Essas pessoas já se deram conta de que o policial é gente como nós, com mulher, filhos e tudo mais?
    A polícia não goza de muito prestígio na opinião pública brasileira. E as razões são muitas, sendo uma delas a venalidade de muitos policiais --e não apenas de soldados rasos e cabos-- que se valem da autoridade que o Estado lhes atribui para chantagear e tirar vantagens. Eles se vendem, para falar claro.
    Sucede que isso não ocorre só com os policiais. Outro dia mesmo, a imprensa noticiava a falcatrua que funcionários da prefeitura paulistana faziam, valendo-se do fato de terem a função de fiscalizar o pagamento do ISS. E há o mensalão, há o mensalinho, etc. etc.
    Mas voltemos à polícia. Do mesmo modo que a existência de corruptos numa instituição não significa que todos ali sejam corruptos, também há nas corporações policiais muita gente correta, e essa gente é a maioria. Fora isso, devemos lembrar que a polícia é uma instituição imprescindível à sociedade e, se é ruim com ela, impossível sem ela.
    Vou dar o exemplo de um conhecido meu que tinha horror à polícia, e com razão, porque foi preso e maltratado por policiais durante a ditadura militar. Pois bem, sucedeu que, num fim de semana, quando ele e a mulher voltaram do sítio, encontraram o apartamento saqueado: os ladrões haviam levado quase tudo.

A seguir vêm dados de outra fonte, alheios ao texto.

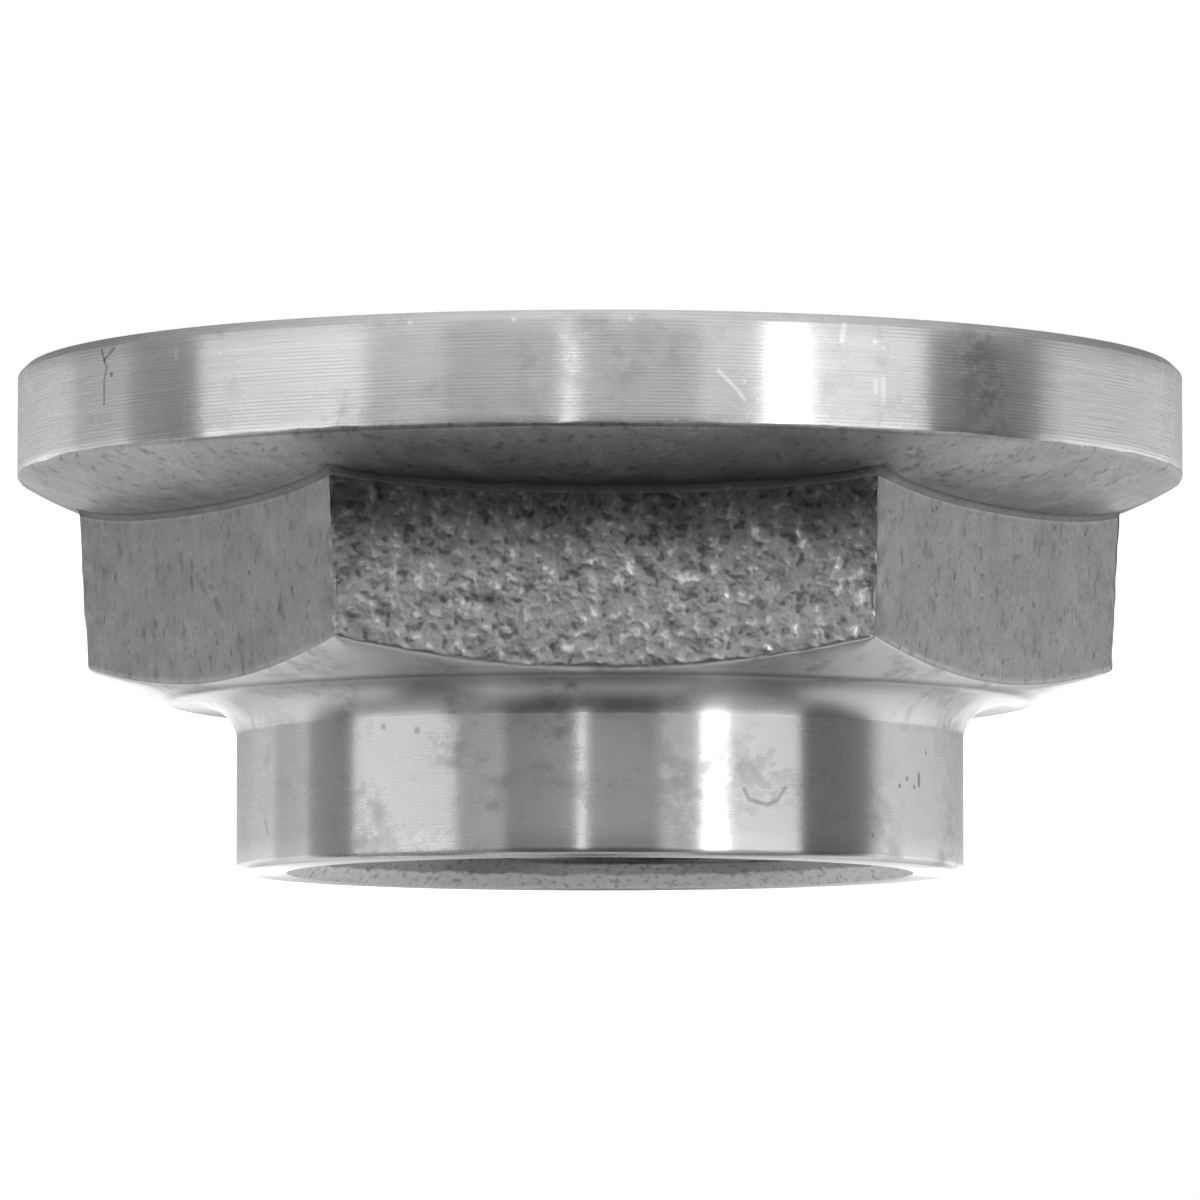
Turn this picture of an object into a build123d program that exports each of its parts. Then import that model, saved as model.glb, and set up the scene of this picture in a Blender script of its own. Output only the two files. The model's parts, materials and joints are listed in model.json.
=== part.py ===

    Ficaram perplexos. O que fazer? Não havia outra coisa a fazer, senão chamar a polícia. Foi o que fizeram. E não é que a polícia prendeu os ladrões e recuperou quase tudo o que eles haviam levado? Claro, nem sempre a polícia é eficiente mas, se não se recorre a ela, vai recorrer a quem?
    É isso aí. Há um momento em que a polícia resolve. O policial não é policial porque lhe deu na telha seguir essa profissão; a polícia foi criada pela sociedade porque, sem ela, o convívio humano se tornaria inviável. Na verdade, ela existe porque existe a lei, que é a garantia dos cidadãos, impede que fulano invada sua casa, roube seus bens e até mate você. Pode ser que não ocorra, mas, quem o fizer, será preso, processado e punido. Se não for punido, a culpa não é da polícia.
    Já imaginou uma cidade sem polícia? Lembra das favelas cariocas, antes da polícia pacificadora? Meia dúzia de bandidos, armados e cruéis, faziam ali o que queriam, apropriavam-se das residências alheias, estupravam as mocinhas e impunham sobre todos os moradores a lei do cão. Com as UPPs, isso acabou.
    Por que então tanta gente é contra a polícia? Após as manifestações de junho de 2013, quando centenas de milhares de pessoas saíram às ruas para protestar contra governantes e políticos corruptos e incompetentes, grupos de baderneiros se aproveitaram da situação para praticar vandalismo: quebraram agências bancárias, saquearam lojas, queimaram bancas de jornal.
    A polícia teve que intervir, mas o vandalismo não parou. Centenas de baderneiros foram presos pela polícia mas, horas depois, estavam soltos, porque a lei não permite mantê-los presos. Resultado, as pessoas que protestavam contra os maus políticos deixaram de sair às ruas porque as passeatas se transformaram em batalhas entre policiais e vândalos. Mas sempre que alguém é chamado a opinar sobre esses fatos, ainda que não apoie os baderneiros, critica a polícia, afirmando que é violenta e despreparada para lidar com tais manifestações.
    Acho que já é hora de perguntar a essas pessoas se já se deram conta de que o policial é gente como nós, tem mulher, filhos e não gosta de ser agredido com pedras, rojões e canos de ferro. E tampouco quer morrer. Por falar nisso, nesses últimos dois anos, aqui no Rio, dez policiais de UPPs foram mortos por bandidos.
    O cara se faz policial porque necessita ganhar um salário, sustentar a família. E nisso arrisca a própria vida. No caso das manifestações de rua, a polícia porta armas não letais, e tem que usá-las. Ou deve sair correndo quando os vândalos passam a agredi-la? E essa agressividade cresce a cada dia.
    Mas pega bem ser contra a polícia. Até o ministro Gilberto Carvalho, da Secretaria da Presidência da República, outro dia, tomou o partido de manifestantes contra os policiais, embora 20 deles tenham sido espancados e feridos. Se não tomarmos jeito, os baderneiros vão ganhar essa guerra.